The panel — Circuit Judges Thomas Hardiman, Cheryl Ann Krause and Arianna Freeman — rejected each of Janssen's four arguments for why the District Court erred. Judge Krause wrote the opinion.
"Rarely do courts grant injunctive relief before the plaintiff secures a judgment," Krause wrote. "And even more rarely is that relief granted in contract cases, where it is usually the case that monetary damages can later be quantified."
The dispute traces to a settlement ending earlier litigation over Samsung's SB17, a biosimilar of Janssen's ustekinumab, which is marketed as Stelara and generated more than $70 billion in sales over a fifteen-year effective patent life. The settlement gave Samsung a limited patent license that barred sublicensing except to "commercialization partners to import, sell and offer to sell SB17 Product on behalf of" Samsung.

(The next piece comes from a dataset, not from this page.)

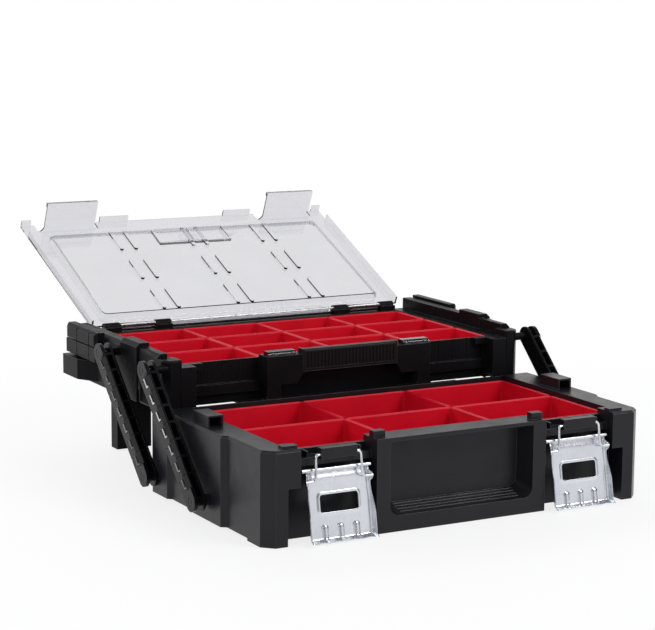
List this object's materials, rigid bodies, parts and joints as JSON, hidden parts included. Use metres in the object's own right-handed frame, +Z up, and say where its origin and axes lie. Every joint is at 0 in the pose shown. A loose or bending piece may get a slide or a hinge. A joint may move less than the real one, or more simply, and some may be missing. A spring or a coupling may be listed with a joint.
{
  "type": "cantilever organizer box",
  "caption": "Cantilever organizer box: lower box and swing-out parts tray with lift-out bins, clear hinged lid and two steel draw latches, shown open.",
  "frame": {"origin": "middle of the lower box's underside, on the floor", "axes": "+X to the right as seen from the latches, +Y to the back, +Z up"},
  "size_m": [0.5652, 0.8003, 0.3051],
  "materials": {
    "black_plastic": "satin black polypropylene with a fine moulded grain",
    "grip_plastic": "fluted matt black",
    "red_plastic": "semi-gloss red polypropylene",
    "zinc_steel": "bright zinc-plated pressed steel",
    "pin_steel": "turned steel",
    "clear_plastic": "clear polycarbonate",
    "clear_cap": "clear polycarbonate, frosted underneath"
  },
  "bodies": {
    "lower_box": {"lower_box": "black_plastic", "lower_arm_pins": "pin_steel"},
    "front_arms": {"front_arm_left": "black_plastic", "front_arm_right": "black_plastic"},
    "rear_arms": {"rear_arm_left": "black_plastic", "rear_arm_right": "black_plastic"},
    "upper_tray": {"upper_tray": "black_plastic", "upper_arm_pins": "pin_steel", "handle_grip": "grip_plastic", "bracket_cap_left": "clear_cap", "bracket_cap_right": "clear_cap", "lid_hinge_pins": "pin_steel"},
    "lid": {"lid": "clear_plastic"},
    "lower_bin_row1_1": {"lower_bin_row1_1": "red_plastic"},
    "lower_bin_row1_2": {"lower_bin_row1_2": "red_plastic"},
    "lower_bin_row1_3": {"lower_bin_row1_3": "red_plastic"},
    "lower_bin_row2_1": {"lower_bin_row2_1": "red_plastic"},
    "lower_bin_row2_2": {"lower_bin_row2_2": "red_plastic"},
    "lower_bin_row2_3": {"lower_bin_row2_3": "red_plastic"},
    "tray_bin_row1_1": {"tray_bin_row1_1": "red_plastic"},
    "tray_bin_row1_2": {"tray_bin_row1_2": "red_plastic"},
    "tray_bin_row1_3": {"tray_bin_row1_3": "red_plastic"},
    "tray_bin_row1_4": {"tray_bin_row1_4": "red_plastic"},
    "tray_bin_row2_1": {"tray_bin_row2_1": "red_plastic"},
    "tray_bin_row2_2": {"tray_bin_row2_2": "red_plastic"},
    "tray_bin_row2_3": {"tray_bin_row2_3": "red_plastic"},
    "tray_bin_row2_4": {"tray_bin_row2_4": "red_plastic"},
    "tray_bin_row3_1": {"tray_bin_row3_1": "red_plastic"},
    "tray_bin_row3_2": {"tray_bin_row3_2": "red_plastic"},
    "tray_bin_row3_3": {"tray_bin_row3_3": "red_plastic"},
    "tray_bin_row3_4": {"tray_bin_row3_4": "red_plastic"},
    "latch_bail_left": {"latch_bail_left": "zinc_steel"},
    "latch_plate_left": {"latch_plate_left": "zinc_steel"},
    "latch_bail_right": {"latch_bail_right": "zinc_steel"},
    "latch_plate_right": {"latch_plate_right": "zinc_steel"}
  },
  "joints": [
    {"name": "arm_swing", "type": "hinge", "parent": "lower_box", "child": "front_arms", "pos_m": [0, -0.0015, 0.0265], "axis": [-1, 0, 0], "range_deg": [-89.6, 0]},
    {"name": "rear_arm_swing", "type": "hinge", "parent": "lower_box", "child": "rear_arms", "pos_m": [0, 0.1315, 0.0265], "axis": [-1, 0, 0], "range_deg": [-89.6, 0]},
    {"name": "tray_levelling", "type": "hinge", "parent": "front_arms", "child": "upper_tray", "pos_m": [0, 0.13326, 0.15528], "axis": [-1, 0, 0], "range_deg": [0, 89.6]},
    {"name": "lid_hinge", "type": "hinge", "parent": "upper_tray", "child": "lid", "pos_m": [0, 0.396, 0.163], "axis": [-1, 0, 0], "range_deg": [-156.2, 0]},
    {"name": "lower_bin_row1_1_lift", "type": "slide", "parent": "lower_box", "child": "lower_bin_row1_1", "axis": [0, 0, 1], "range_m": [0, 0.11]},
    {"name": "lower_bin_row1_2_lift", "type": "slide", "parent": "lower_box", "child": "lower_bin_row1_2", "axis": [0, 0, 1], "range_m": [0, 0.11]},
    {"name": "lower_bin_row1_3_lift", "type": "slide", "parent": "lower_box", "child": "lower_bin_row1_3", "axis": [0, 0, 1], "range_m": [0, 0.11]},
    {"name": "lower_bin_row2_1_lift", "type": "slide", "parent": "lower_box", "child": "lower_bin_row2_1", "axis": [0, 0, 1], "range_m": [0, 0.11]},
    {"name": "lower_bin_row2_2_lift", "type": "slide", "parent": "lower_box", "child": "lower_bin_row2_2", "axis": [0, 0, 1], "range_m": [0, 0.11]},
    {"name": "lower_bin_row2_3_lift", "type": "slide", "parent": "lower_box", "child": "lower_bin_row2_3", "axis": [0, 0, 1], "range_m": [0, 0.11]},
    {"name": "tray_bin_row1_1_lift", "type": "slide", "parent": "upper_tray", "child": "tray_bin_row1_1", "axis": [0, 0, 1], "range_m": [0, 0.06]},
    {"name": "tray_bin_row1_2_lift", "type": "slide", "parent": "upper_tray", "child": "tray_bin_row1_2", "axis": [0, 0, 1], "range_m": [0, 0.06]},
    {"name": "tray_bin_row1_3_lift", "type": "slide", "parent": "upper_tray", "child": "tray_bin_row1_3", "axis": [0, 0, 1], "range_m": [0, 0.06]},
    {"name": "tray_bin_row1_4_lift", "type": "slide", "parent": "upper_tray", "child": "tray_bin_row1_4", "axis": [0, 0, 1], "range_m": [0, 0.06]},
    {"name": "tray_bin_row2_1_lift", "type": "slide", "parent": "upper_tray", "child": "tray_bin_row2_1", "axis": [0, 0, 1], "range_m": [0, 0.06]},
    {"name": "tray_bin_row2_2_lift", "type": "slide", "parent": "upper_tray", "child": "tray_bin_row2_2", "axis": [0, 0, 1], "range_m": [0, 0.06]},
    {"name": "tray_bin_row2_3_lift", "type": "slide", "parent": "upper_tray", "child": "tray_bin_row2_3", "axis": [0, 0, 1], "range_m": [0, 0.06]},
    {"name": "tray_bin_row2_4_lift", "type": "slide", "parent": "upper_tray", "child": "tray_bin_row2_4", "axis": [0, 0, 1], "range_m": [0, 0.06]},
    {"name": "tray_bin_row3_1_lift", "type": "slide", "parent": "upper_tray", "child": "tray_bin_row3_1", "axis": [0, 0, 1], "range_m": [0, 0.06]},
    {"name": "tray_bin_row3_2_lift", "type": "slide", "parent": "upper_tray", "child": "tray_bin_row3_2", "axis": [0, 0, 1], "range_m": [0, 0.06]},
    {"name": "tray_bin_row3_3_lift", "type": "slide", "parent": "upper_tray", "child": "tray_bin_row3_3", "axis": [0, 0, 1], "range_m": [0, 0.06]},
    {"name": "tray_bin_row3_4_lift", "type": "slide", "parent": "upper_tray", "child": "tray_bin_row3_4", "axis": [0, 0, 1], "range_m": [0, 0.06]},
    {"name": "bail_swing_left", "type": "hinge", "parent": "lower_box", "child": "latch_bail_left", "pos_m": [-0.163, -0.134, 0.099], "axis": [-1, 0, 0], "range_deg": [0, 170]},
    {"name": "latch_swing_left", "type": "hinge", "parent": "latch_bail_left", "child": "latch_plate_left", "pos_m": [-0.163, -0.1375, 0.07], "axis": [-1, 0, 0], "range_deg": [0, 178]},
    {"name": "bail_swing_right", "type": "hinge", "parent": "lower_box", "child": "latch_bail_right", "pos_m": [0.163, -0.134, 0.099], "axis": [-1, 0, 0], "range_deg": [0, 170]},
    {"name": "latch_swing_right", "type": "hinge", "parent": "latch_bail_right", "child": "latch_plate_right", "pos_m": [0.163, -0.1375, 0.07], "axis": [-1, 0, 0], "range_deg": [0, 178]}
  ],
  "couplings": [
    {"joint": "rear_arm_swing", "follows": "arm_swing", "ratio": 1},
    {"joint": "tray_levelling", "follows": "arm_swing", "ratio": -1}
  ]
}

Samsung used that exception to sublicense to Sandoz AG, which markets SB17 as Pyzchiva. It then entered a Private Label Distributor Agreement and a separate Sublicense Agreement with Quallent Pharmaceuticals Health LLC, a subsidiary of Cigna Group. Quallent was designated "as a commercialization partner" and granted a "non-exclusive, non-transferable sublicense" to sell SB17 "under Quallent's own label."
Janssen sued, arguing the Quallent arrangement fell outside the "on behalf of" exception and would irreparably harm its market share, pricing and negotiating leverage because Cigna controls roughly 23% of the U.S. prescription market. U.S. District Judge Georgette Castner found Janssen likely to succeed on its breach-of-contract and implied covenant claims but concluded the asserted harms were compensable or "too speculative."

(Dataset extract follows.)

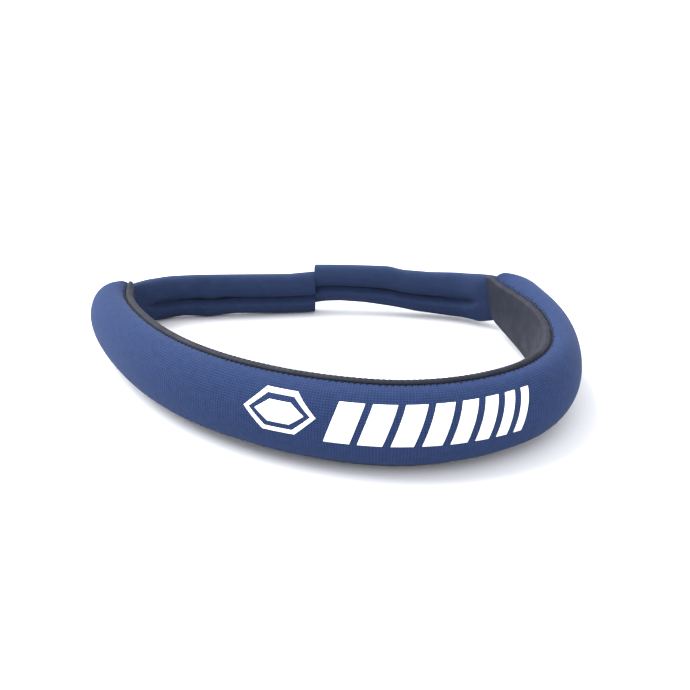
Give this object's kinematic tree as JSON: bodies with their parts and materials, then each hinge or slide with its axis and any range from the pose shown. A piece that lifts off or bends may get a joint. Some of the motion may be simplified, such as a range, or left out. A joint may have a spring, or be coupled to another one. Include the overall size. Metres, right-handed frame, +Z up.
{
  "type": "floating eyewear retainer strap",
  "caption": "Padded floating retainer strap for glasses: a foam-filled knitted cushion round the neck and a soft open sleeve at each end for a temple arm.",
  "frame": {"origin": "middle of the underside of the box round the whole strap, on the table it lies on", "axes": "+X to the right along the longest side, -Y towards the middle of the cushion, +Y towards the two sleeve mouths, +Z up"},
  "size_m": [0.1937, 0.1506, 0.033],
  "materials": {
    "blue_neoprene": "knitted jersey over neoprene, matte",
    "black_neoprene": "smooth-skin neoprene, satin",
    "foam": "closed-cell foam, matte",
    "dark_thread": "polyester overlock thread",
    "blue_thread": "polyester flat seam thread",
    "white_print": "screen-printed film, matte"
  },
  "bodies": {
    "cushion": {"float_core": "foam", "outer_cover": "blue_neoprene", "back_panel": "black_neoprene", "upper_seam_thread": "dark_thread", "lower_seam_thread": "dark_thread", "print_emblem": "white_print", "print_bars": "white_print", "left_sleeve_root": "blue_neoprene", "right_sleeve_root": "blue_neoprene"},
    "left_sleeve": {"left_sleeve": "blue_neoprene", "left_sleeve_seam_thread": "blue_thread"},
    "right_sleeve": {"right_sleeve": "blue_neoprene", "right_sleeve_seam_thread": "blue_thread"}
  },
  "joints": [
    {"name": "left_sleeve_flex", "type": "hinge", "parent": "cushion", "child": "left_sleeve", "pos_m": [-0.07643, 0.05734, 0.0109], "axis": [0, 0, 1], "range_deg": [0, 79], "stiffness_Nm_per_rad": 0.01},
    {"name": "right_sleeve_flex", "type": "hinge", "parent": "cushion", "child": "right_sleeve", "pos_m": [0.06359, 0.05656, 0.0117], "axis": [0, 0, -1], "range_deg": [0, 56], "stiffness_Nm_per_rad": 0.01}
  ]
}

The panel rejected Janssen's contention that loss of market share in a complex market is categorically irreparable. Janssen relied on Novartis Consumer Health Inc. v. Johnson & Johnson-Merck Consumer Pharmaceuticals Co., but Krause wrote that the case arose "in the distinct context of the Lanham Act during an era in which this Court and others applied a presumption of irreparable harm," a presumption the Third Circuit "subsequently disavowed" in Ferring Pharmaceuticals Inc. v. Watson Pharmaceuticals Inc. "Damages are always the default remedy for breach of contract," Krause wrote, quoting the Supreme Court's plurality opinion in United States v. Winstar Corp.
On Janssen's argument that the District Court wrongly required damages to be "impossible" rather than merely difficult to calculate, the panel said the District Court had applied the standard from ECRI v. McGraw-Hill Inc., which asks whether calculation is "impracticable" — meaning "practically impossible." Krause called Janssen's position "an odd argument, to say the least, given that Janssen itself embraced 'impossibility' as the proper standard below."
The panel also upheld the District Court's finding that the claimed loss of negotiating leverage against Cigna was "too speculative." "The bald assertion of irreparable harm from a loss of negotiating leverage and the 'domino effect' that loss allegedly would have on a movant's business does not clear that threshold," Krause wrote, citing Acierno v. New Castle County.
Janssen's expert, Dr. Robert Popovian, pointed to the effect of private-label biosimilars on Humira, testifying that "[i]f Quallent introduces its STELARA biosimilar, the results will be similar." Samsung's expert, Dr. DeForest McDuff, characterized Humira's market-share losses as "relatively modest, and at the very least . . . measurable." The District Court credited McDuff and the panel found no clear error.
Finally, the panel rejected the argument that the District Court imposed an improper "severity" threshold when it declined to find that Quallent's entry would "crush the market." Krause wrote that the court was distinguishing an Illinois district court case and "was not adopting a particular percentage threshold for lost market share."
"Janssen has not established that it is so reliant on Stelara sales that it would not be able to 'easily absorb any short-term harm before a trial on the merits,'" Krause wrote, quoting McDuff's declaration.
Lisa S. Glasser of Irell & Manella argued for Janssen. Hagan Scotten of Hueston Hennigan argued for Samsung Bioepis.
The case is Johnson & Johnson v. Samsung Bioepis Co. Ltd., No. 25-1831, in the U.S. Court of Appeals for the Third Circuit.